Thursday, May 21, 2015

Europe's Boat People - and Asia's

On the heels of Europe’s Mediterranean refugee crisis, Rohingya’s from Burma and poor Bangladeshis are left to float for months on South Asian seas while neighboring countries refuse them landing rights. The Rohingya are a Muslim minority to which Burma has steadfastly refused citizenship, saying they are Bangladeshis, and their plight is compounded by the presence on the boats of actual economic migrants from Bangladesh, which creates two legal categories of refugees.
The population density for the countries of the South China Sea averages out to 213 per square kilometer, but in some places it is much higher. Although Australia and New Zealand have not been mentioned in the context of the drifting migrants, their population densities are less than 3 for Australia and 15 for New Zealand.  It strikes me as regrettable that while wanting to be considered part of the Pacific ‘neighborhood’ neither of these two countries has offered to resettle the boat people. The official/unofficial security group called The Five Eyes that includes the US, Great Britain, Canada, Australia and New Zealand only confirms their tendency to see themselves as part of the Anglo-Saxon world rather than as part of Asia. 
Europe too likes to see itself as belonging to the world’s Caucasian ‘upper class’, illustrated by its participation in the Atlantic Alliance, otherwise known as NATO.  At the same time however, its history, going as far back as the Romans, is inextricably linked to Africa and the Middle East by way of its location on the great Eurasian landmass, which is separated from Africa by an almost closed body of water. (It is conceivable that one of the reasons why Great Britain does not share this identify is related to its centuries-long rule over India, and the dominant role it played in the Middle East before handing it off to the United States.)
With its population of 740 million, Europe faces a triangulation challenge between its recent ties to the United States and the realities inherent in its geographic location, which should allow it to be more in control of its foreign relations, not least with Africa, whose population is close to 1.2 billion. French president Francois Hollande, in a peevish tone hitherto unheard of in trans-Atlantic relations, complained at the start of the Mediterranean drama: “How is it that three years after our intervention in Libya that country is falling apart? Now we have to correct our past mistakes.” (The last sentence was quickly deleted from French television but is still replayed by RT.) 
As Europe’s young Representative for European Affairs, Federica Mogherini tries to get the countries of the 28 nation Union to share the burden of resettling refugees arriving from the Middle East and Africa, least willing are the countries of Eastern Europe, who not so long ago wished the West would welcome them. (The refusal of Britain’s re-elected Prime Minister not to participate in the show of solidarity is typical of the way that country has always related to ‘the continent’, and is mirrored by the indifference of its former Pacific former colonies toward its less fortunate neighbors.)
Now consider Russia, also a member of the world’s Caucasian minority, also with historical and geographic ties to brownish and yellow peoples, but consistently emphasizing the necessity of international cooperation, in contrast to the trigger-happy US that assumes the role of world commissar and brooks no dissent. Russia has a land area of 17 million square kilometers, with a population of 150 million, which works out to a population density of 8.4, while its neighbor China has an area of only 10 thousand square kilometers for a population of 1.3 billion, a density of 141. Some Chinese are already living in Russia’s far east, and it is difficult to imagine that among the plethora of ties the two countries are currently creating, the question of their respective population densities will not eventually be resolved in a cooperative manner.  

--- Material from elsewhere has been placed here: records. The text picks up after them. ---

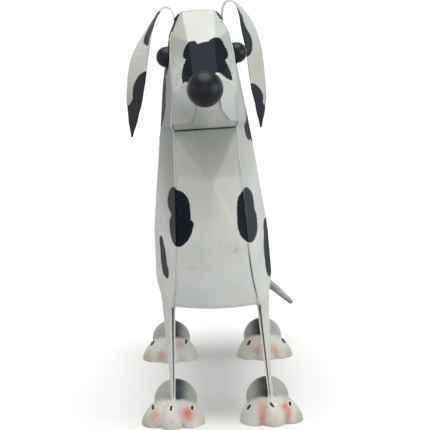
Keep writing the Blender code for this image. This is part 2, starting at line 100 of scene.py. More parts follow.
def addObject(name, data):
    item = bpy.data.objects.new(name, data)
    bpy.context.scene.collection.objects.link(item)
    return item


def makeCamera():
    data = bpy.data.cameras.new("photoCamera")
    data.sensor_width = photoCamera["sensor"]
    data.lens = photoCamera["focalPixels"] * photoCamera["sensor"] / photoCamera["side"]
    data.clip_start, data.clip_end = 0.1, 100
    camera = addObject("photoCamera", data)
    turn = Matrix((cameraRight, cameraUp, -cameraAhead)).transposed()
    camera.matrix_world = Matrix.Translation(cameraPlace) @ turn.to_4x4()
    bpy.context.scene.camera = camera


makeCamera()
print("camera placed")


def linearColour(code):
    channels = [int(code[start:start + 2], 16) / 255 for start in (1, 3, 5)]
    return tuple(c / 12.92 if c <= 0.04045 else ((c + 0.055) / 1.055) ** 2.4 for c in channels)


def addNode(tree, kind, links=None, **settings):
    # links gives an input by name or number: another node, one of its outputs, or the value itself
    node = tree.nodes.new(kind)
    for name, value in settings.items():
        setattr(node, name, value)
    for name, value in (links or {}).items():
        if isinstance(value, bpy.types.Node):
            value = next(socket for socket in value.outputs if socket.enabled)
        if isinstance(value, bpy.types.NodeSocket):
            tree.links.new(value, node.inputs[name])
        else:
            node.inputs[name].default_value = value
    return node


def inkColour(code):
    return (*linearColour(code), 1)


def newMaterial(name):
    material = bpy.data.materials.new(name)
    material.use_nodes = True
    tree = material.node_tree
    tree.nodes.clear()
    return material, tree, addNode(tree, "ShaderNodeTexCoord").outputs["Object"]


def paintSurface(tree, colour, roughness, height, relief=0.7, gloss=0.5):
    # the grain stands a twentieth of a mm high, and gloss 0.5 is a clean film's full mirror
    bump = addNode(tree, "ShaderNodeBump", {"Height": height, "Distance": 0.05 * mm, "Strength": relief})
    shader = addNode(tree, "ShaderNodeBsdfPrincipled",
                     {"Base Color": colour, "Roughness": roughness, "Normal": bump, "IOR": 1.5,
                      "Specular IOR Level": gloss})
    addNode(tree, "ShaderNodeOutputMaterial", {"Surface": shader})


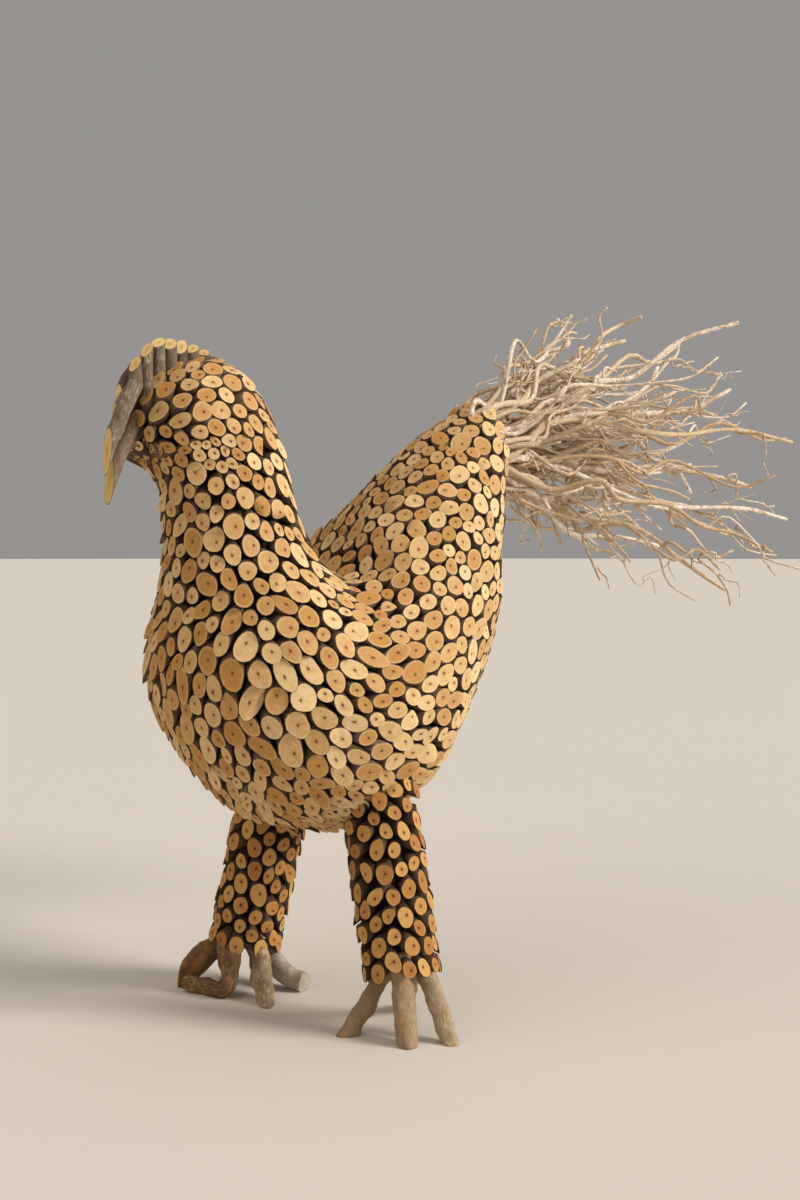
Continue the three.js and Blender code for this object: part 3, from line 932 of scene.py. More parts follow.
@dataclass
class Workshop:
    """Makes objects out of forms, at the bird's place in the row's frame.

    Attributes:
        shift: Place of the bird's own frame in the row's frame.
        materials: The materials made so far, by name.
    """

    shift: Array
    materials: dict[str, bpy.types.Material] = field(default_factory=dict)

    def material(self, finish: SawnWood | Bark | ShadedHollow | Plain) -> bpy.types.Material:
        """Returns the material of a finish, made once."""
        if finish.name not in self.materials:
            self.materials[finish.name] = finish.make()
        return self.materials[finish.name]

    def piece(
        self,
        name: str,
        form: Form,
        finishes: Sequence[SawnWood | Bark | ShadedHollow],
        wood: Wood,
        nodes: Sequence[str],
        which: Array | None = None,
    ) -> bpy.types.Object:
        """Makes one piece of the bird.

        Args:
            name: The object's name.
            form: Its shape.
            finishes: Its finishes, bark first and sawn wood second.
            wood: The record's slot of its kind of wood; not used.
            nodes: The solids that it stands for.
            which: Number of the finish of each face, where bark and sawn wood aren't all.

        Returns:
            The object.
        """
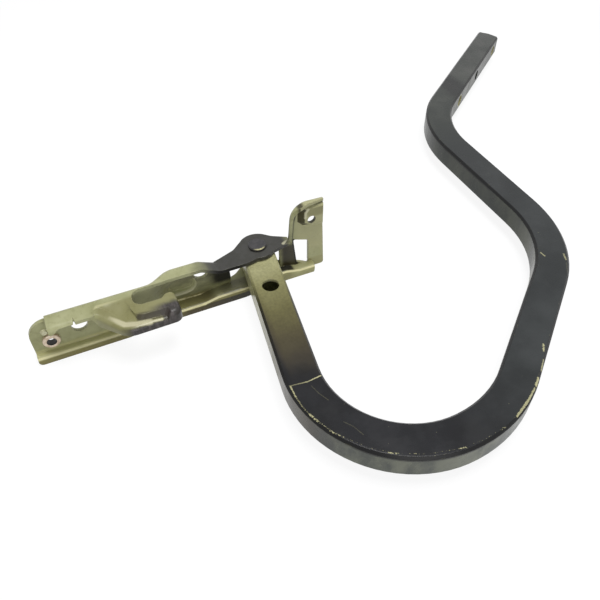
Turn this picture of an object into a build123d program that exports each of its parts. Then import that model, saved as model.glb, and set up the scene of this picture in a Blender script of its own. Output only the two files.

As politicians haggle over who is responsible for rescuing Muslim boat people, they appear to have disconnected them from their 2.2 billion co-religionaries, whose numbers are growing faster than those of any other faith. The immediate consequence of this R2P (responsibility to protect) failure, will be an increase in recruits to the armies of ISIS that have just taken over the major Iraqi city of Ramadi, less than a hundred miles from Bagdad.